Beeswax: Simile for fragile politics

The exhibition proceeds with a room filled objects made out of beeswax and concrete squares that are staged in different colors and look like a pixelated image. While the violence and cold atmosphere I mentioned about the "Monument for the Living" dissolves when you see the "Tapestries" (2019), as the colorful feature of the work helps. It is a striking combination to put two contrasting materials next to each other. The exhibition presents the pliable beeswax as the base material used throughout the city to rebuild after the civil war, since it can melt with fire and collapse the whole concrete structures built around them. "Tapestries" represents the fragility of the politics in Lebanon and the region, and how it is on thin ice.


"Spectre" presents a concrete replica of the Yacoubian Building in Beirut.

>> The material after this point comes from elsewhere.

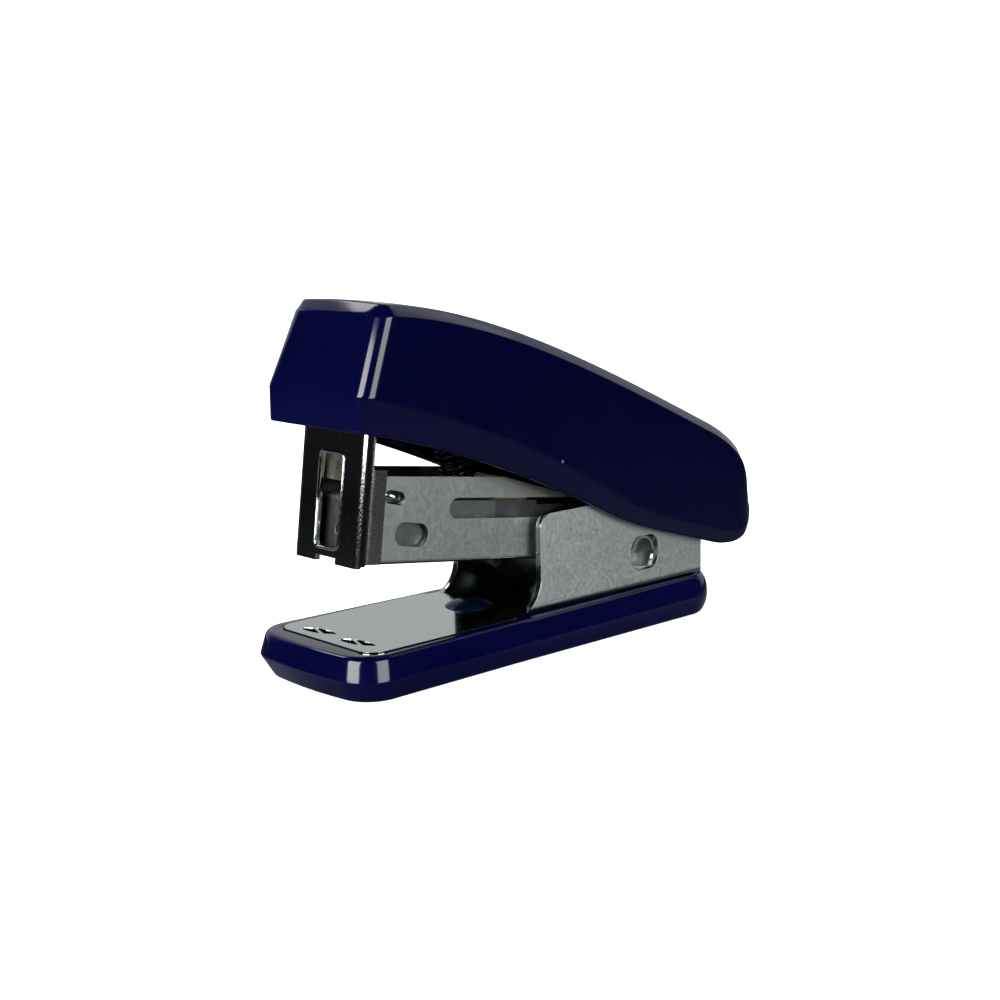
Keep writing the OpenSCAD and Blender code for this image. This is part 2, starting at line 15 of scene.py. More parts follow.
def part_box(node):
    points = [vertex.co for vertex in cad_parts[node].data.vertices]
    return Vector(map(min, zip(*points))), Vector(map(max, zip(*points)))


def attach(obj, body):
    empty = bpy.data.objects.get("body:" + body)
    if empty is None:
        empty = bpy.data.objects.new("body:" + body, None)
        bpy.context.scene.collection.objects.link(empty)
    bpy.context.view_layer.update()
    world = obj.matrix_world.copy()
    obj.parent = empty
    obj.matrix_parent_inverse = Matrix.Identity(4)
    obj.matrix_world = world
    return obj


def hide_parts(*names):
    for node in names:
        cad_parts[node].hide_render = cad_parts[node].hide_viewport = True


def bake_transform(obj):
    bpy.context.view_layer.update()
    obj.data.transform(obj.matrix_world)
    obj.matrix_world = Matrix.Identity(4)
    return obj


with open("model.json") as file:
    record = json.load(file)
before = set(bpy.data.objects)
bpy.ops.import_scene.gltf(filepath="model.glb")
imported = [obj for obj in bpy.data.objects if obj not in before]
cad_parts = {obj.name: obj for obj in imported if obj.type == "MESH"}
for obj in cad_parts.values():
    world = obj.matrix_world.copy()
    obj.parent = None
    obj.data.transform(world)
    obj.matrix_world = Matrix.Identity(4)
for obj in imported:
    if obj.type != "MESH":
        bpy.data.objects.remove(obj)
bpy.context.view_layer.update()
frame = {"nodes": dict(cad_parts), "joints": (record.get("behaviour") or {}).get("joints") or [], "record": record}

"Pillars" (2014-2018) fills the entire room with actual pillars of concrete, metal and other construction materials. They are placed very close together in the room, making you feel slightly claustrophobic, and carry the violent atmosphere seen before. It feels like a cemetery because of the Ottoman-era gravestone appearance of the pillars. However, I think it was a deliberate curatorial choice to place the pillars in such a small space. Öz placed them in the small space to stimulate certain feelings. Pillars are an essential part of the structure of a building or a society that carry the weight or control it. What happens if these pillars are destroyed? The structures will collapse. The work can be seen as a graveyard of pillars reflecting the recent changes in the region, including Libya, Tunisia, Algeria, Sudan, Yemen and Egypt. These changes led to the destruction of the pillars that were holding power.

Different people, different layers

The last work of Marwan Rechmaoui I would like to mention is "Spectre" (2006-2008), produced out of a concrete replica of another building, namely the Yacoubian Building in Beirut, in miniature. The complex was built for the oil-rich wealthy families of the city; however, after the civil war, the demography of the building rapidly changed, and it started hosting refuges, clubs and artists' studios. "Spectre" unfolds the shifts that the country has been through by using the Yacoubian Building as an explicit metaphor. It shows every detail of the building and changes in a subtle way, which probes the alteration of the complex together with resident's layers added to the building and city. While visiting the show Jacques Derrida's concept of "Hauntology" was present in all aspects of this show, invoking ghosts of the past. All the works are, more or less, ghost stories of the civil war. "Slanted Squares" indicates that history and stories are not forgotten; they all come back. The show can be visited until Sept. 8 at the Bonnenfanten Museum.